Yet what seems to be happening here with the Amatsu Tatara is that many of the claims go against held beliefs by most if not all scholars that work in this field.

So if you are making a claim i.e that the Amatsu tatara is thousands of years old and that king Mima O came from Babylon then its your teacher that needs to provide the evidence otherwise what he says is without merit.

And by the way saying...

"Just remember what is science today, can be proven wrong tomorrow"

Is a very weak argument and is that sort of argument that one would expect from creationists who try to disprove evolution and want a 6000 year old earth.

This whole Amatsu Tatara thing reminds me of the Turin Shroud. Yes people would love to believe that it was the shroud of Jesus Christ, but once you start examining the weave, colours, fabrics and dating then you get a date of 1300 AD and not the early 1st Century AD.



> If you would have told someone 60 years ago that we would have had some of the technology we have today, they would have laughed at you.


 
Actually I disagree, I think people 60 years ago expected us to be living on Mars by now, but this comment just goes to show how powerful science is not how it can be proven wrong. So this comment by you is just agreeing that science is a very powerful tool to understanding.



> Good luck in your searching because I doubt anyone even in the Genbukan can give you the answers other then the shihan or of course Tanemura Sensei.


 
Then I open this up to any Shihan that want to answer. 

What is the evidence for the claims made about the Amatsu Tatara (See above)



> Since you are not in the organization I doubt you will get the chance to ask your questions.


 
Oh I see its secret Knowledge available to only the few. 

So even though this document/s would overturn science and history for the claims that are made of it, it is to stay a secret except for the few who dont happen to have access to carbon dating, or expertise in history or linguistics. 

Isnt that just a little convenient.

Note: When I talk about No King Mima being in the Babylonian list I do not mean his name would be King Mima. This is not a Babylonian name but a Japanese Translation of a Korean Name. If one looks at the kojiki one will find many mentions of the word "Mima" including the land of Mima. Therefore it would be useful to have the name of King Mimas Babylonian name, which it appears we do not (Or neither Mr Tanemura or Dr Hatsumi have given us yet) but we dont have a Babylonian record of a King going missing at sea at least in that period.

Its possible that King Mima was King Mima Ki (Emperor Sujin) Emperor Sujin was a mystical mysterious figure much like King Arthur who invaded Japan but this would be 3rd 4th century AD and not BC.

Garth


----------



## Troy Wideman

HI Garth,

Whyyyyy are you so stuck on these scrollsss....Geez.
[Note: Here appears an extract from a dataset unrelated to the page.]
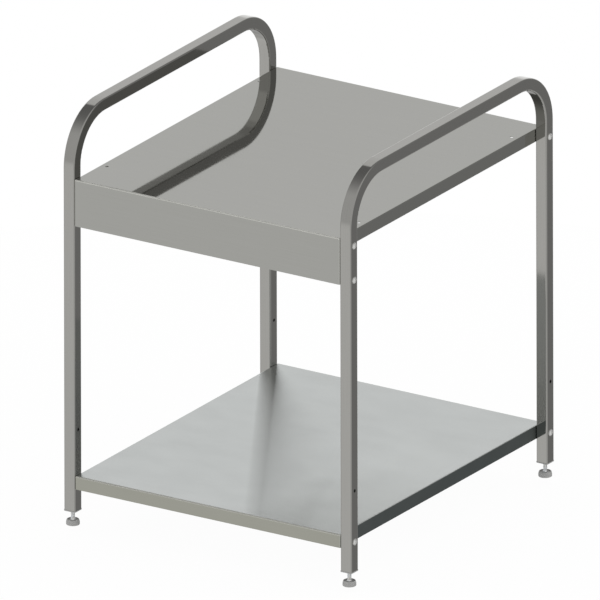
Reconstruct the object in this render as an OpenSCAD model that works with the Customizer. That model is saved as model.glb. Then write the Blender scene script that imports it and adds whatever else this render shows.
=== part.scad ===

I really couldn't care less. Let me give you an analogy.
I have a friend that is a devote christian, he is constantly speaking about faith and god. I have different views! However my friend is very good at real estate. Just because I don't believe in his belief does that mean that I can't learn from him about real estate? When I say you have animosity towards the organization, you do. You are constantly picking a topic that first off, no one on this forum can give you the answer you seek. Therefore you bring up statements that you can goooo ha huh, see, he is lying. What if it is based on his belief and faith. There are many people around the world that live on faith. 

Now am I saying that this is the case for Tanemura Sensei, NO! As I said before, I do not know! If you want to ask me about Takagi Yoshin Ryu, Asayama Ichiden Ryu, I can speak with some authority. However, you also don't know the answer
Who is being more honest here. I am telling you as a higher rank that I do not know much about Amatsu Tatara. Therefore I am not going to agree or disagree. It really does not matter to me. If I get to a level and Tanemura Sensei, says you should learn more of this, then I might.

Now since I answered all kinds of questions..You still have not answered one of mine.

I am curious what happened with Toshindo and you. Why did you quit. I check some other posts and you spoke highly of the art and organization.

Again, I am done talking about Amatsu Tatara, its getting close to the constant arguments on Togakure Ninjutsu. All kinds of people stating things that shouldn't be.

Also, you will be waiting a long time for the shihan to answer you on the forum, they don't waist their time with them. You get into endless arguments and your time would be better spent training. Where I am actually heading at the moment.

Kind Regards,

Troy


----------



## Gary Arthur

Troy Wideman posted

HI Garth,



> Whyyyyy are you so stuck on these scrollsss....Geez. I really couldn't care less.



Well i could, and after all its your organisations that makes these claims as fact, and coming from a background of history and martial arts I am interested, hence why I have asked the question on numerous occasions.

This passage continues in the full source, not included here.